§ **EXERCISE**: For this exercise, write out exactly, and only, the lines running from the line that contains "Write part 2 of" through the line that contains "return np.concatenate(points), np.concatenate(normals)".

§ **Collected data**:
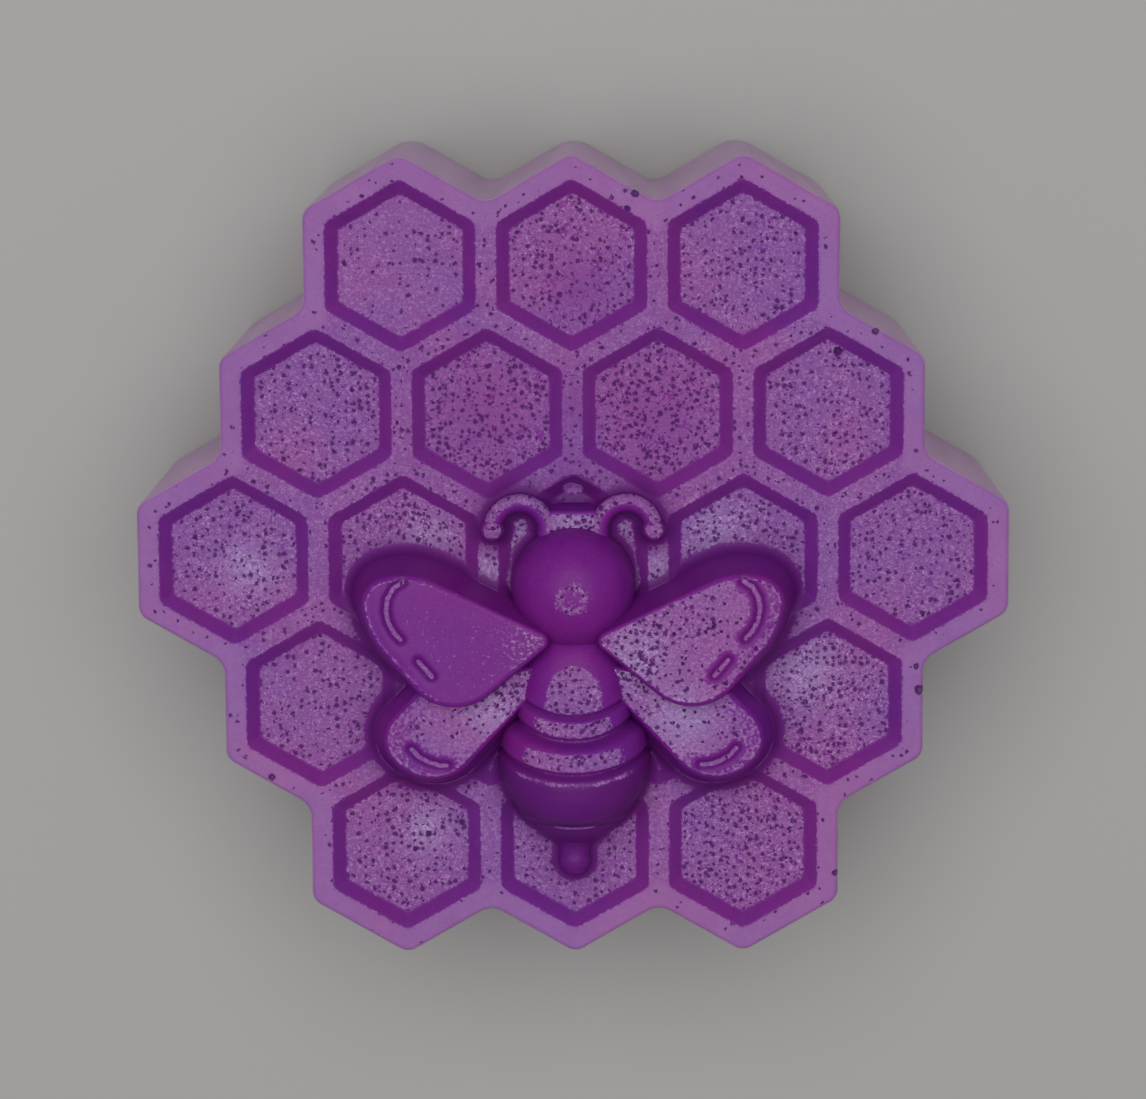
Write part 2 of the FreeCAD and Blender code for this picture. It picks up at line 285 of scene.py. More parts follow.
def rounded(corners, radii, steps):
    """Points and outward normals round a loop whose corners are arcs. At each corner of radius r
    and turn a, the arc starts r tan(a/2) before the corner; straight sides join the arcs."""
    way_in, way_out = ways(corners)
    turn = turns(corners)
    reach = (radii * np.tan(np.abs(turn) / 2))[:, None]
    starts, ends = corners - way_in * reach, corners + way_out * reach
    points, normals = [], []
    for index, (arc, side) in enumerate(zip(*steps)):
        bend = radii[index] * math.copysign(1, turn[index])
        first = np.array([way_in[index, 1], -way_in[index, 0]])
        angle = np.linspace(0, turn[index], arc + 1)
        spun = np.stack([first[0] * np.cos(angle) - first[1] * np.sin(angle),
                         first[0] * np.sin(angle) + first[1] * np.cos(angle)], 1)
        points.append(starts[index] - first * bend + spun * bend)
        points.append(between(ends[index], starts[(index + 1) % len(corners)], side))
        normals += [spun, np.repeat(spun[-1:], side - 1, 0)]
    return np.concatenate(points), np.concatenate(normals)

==

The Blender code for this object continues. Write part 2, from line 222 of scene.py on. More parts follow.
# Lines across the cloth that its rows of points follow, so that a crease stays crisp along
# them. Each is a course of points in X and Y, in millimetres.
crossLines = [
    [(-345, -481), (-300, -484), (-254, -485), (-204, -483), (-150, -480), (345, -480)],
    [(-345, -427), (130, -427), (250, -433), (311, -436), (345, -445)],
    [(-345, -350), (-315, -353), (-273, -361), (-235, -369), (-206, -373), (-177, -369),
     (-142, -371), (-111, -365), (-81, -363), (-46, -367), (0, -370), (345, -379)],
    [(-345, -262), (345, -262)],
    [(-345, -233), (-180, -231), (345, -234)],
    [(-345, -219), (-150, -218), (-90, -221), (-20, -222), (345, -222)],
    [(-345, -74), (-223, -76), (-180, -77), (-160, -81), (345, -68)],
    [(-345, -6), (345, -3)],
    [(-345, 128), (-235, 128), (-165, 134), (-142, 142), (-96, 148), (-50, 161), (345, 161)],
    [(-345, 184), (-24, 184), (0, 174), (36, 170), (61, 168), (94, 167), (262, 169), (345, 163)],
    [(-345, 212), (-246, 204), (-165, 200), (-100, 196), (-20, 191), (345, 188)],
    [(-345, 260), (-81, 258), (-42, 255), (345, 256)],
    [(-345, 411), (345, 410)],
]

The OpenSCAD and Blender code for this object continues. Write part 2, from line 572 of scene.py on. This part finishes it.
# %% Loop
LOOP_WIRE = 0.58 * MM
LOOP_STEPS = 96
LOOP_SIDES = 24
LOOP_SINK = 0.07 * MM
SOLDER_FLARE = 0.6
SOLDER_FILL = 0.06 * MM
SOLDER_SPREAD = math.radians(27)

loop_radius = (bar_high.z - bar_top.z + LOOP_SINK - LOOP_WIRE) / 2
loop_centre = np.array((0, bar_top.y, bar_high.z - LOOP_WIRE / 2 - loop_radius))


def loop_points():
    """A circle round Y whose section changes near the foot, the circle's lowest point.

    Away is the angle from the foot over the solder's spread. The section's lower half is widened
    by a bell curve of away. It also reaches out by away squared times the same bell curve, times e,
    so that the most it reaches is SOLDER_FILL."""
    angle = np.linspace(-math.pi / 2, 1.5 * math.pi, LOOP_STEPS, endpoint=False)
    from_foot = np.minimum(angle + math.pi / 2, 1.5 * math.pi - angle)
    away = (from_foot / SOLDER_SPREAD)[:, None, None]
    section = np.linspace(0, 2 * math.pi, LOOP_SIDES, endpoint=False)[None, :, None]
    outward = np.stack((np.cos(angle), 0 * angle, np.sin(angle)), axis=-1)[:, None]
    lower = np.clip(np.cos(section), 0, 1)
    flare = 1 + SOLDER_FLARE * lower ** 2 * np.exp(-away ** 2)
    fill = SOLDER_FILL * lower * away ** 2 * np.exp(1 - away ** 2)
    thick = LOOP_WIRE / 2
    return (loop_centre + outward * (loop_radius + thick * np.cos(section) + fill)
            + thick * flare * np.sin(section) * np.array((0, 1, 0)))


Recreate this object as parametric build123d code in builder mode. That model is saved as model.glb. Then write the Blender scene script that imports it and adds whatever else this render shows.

§ **REPLY**:
Write part 2 of the FreeCAD and Blender code for this picture. It picks up at line 285 of scene.py. More parts follow.
def rounded(corners, radii, steps):
    """Points and outward normals round a loop whose corners are arcs. At each corner of radius r
    and turn a, the arc starts r tan(a/2) before the corner; straight sides join the arcs."""
    way_in, way_out = ways(corners)
    turn = turns(corners)
    reach = (radii * np.tan(np.abs(turn) / 2))[:, None]
    starts, ends = corners - way_in * reach, corners + way_out * reach
    points, normals = [], []
    for index, (arc, side) in enumerate(zip(*steps)):
        bend = radii[index] * math.copysign(1, turn[index])
        first = np.array([way_in[index, 1], -way_in[index, 0]])
        angle = np.linspace(0, turn[index], arc + 1)
        spun = np.stack([first[0] * np.cos(angle) - first[1] * np.sin(angle),
                         first[0] * np.sin(angle) + first[1] * np.cos(angle)], 1)
        points.append(starts[index] - first * bend + spun * bend)
        points.append(between(ends[index], starts[(index + 1) % len(corners)], side))
        normals += [spun, np.repeat(spun[-1:], side - 1, 0)]
    return np.concatenate(points), np.concatenate(normals)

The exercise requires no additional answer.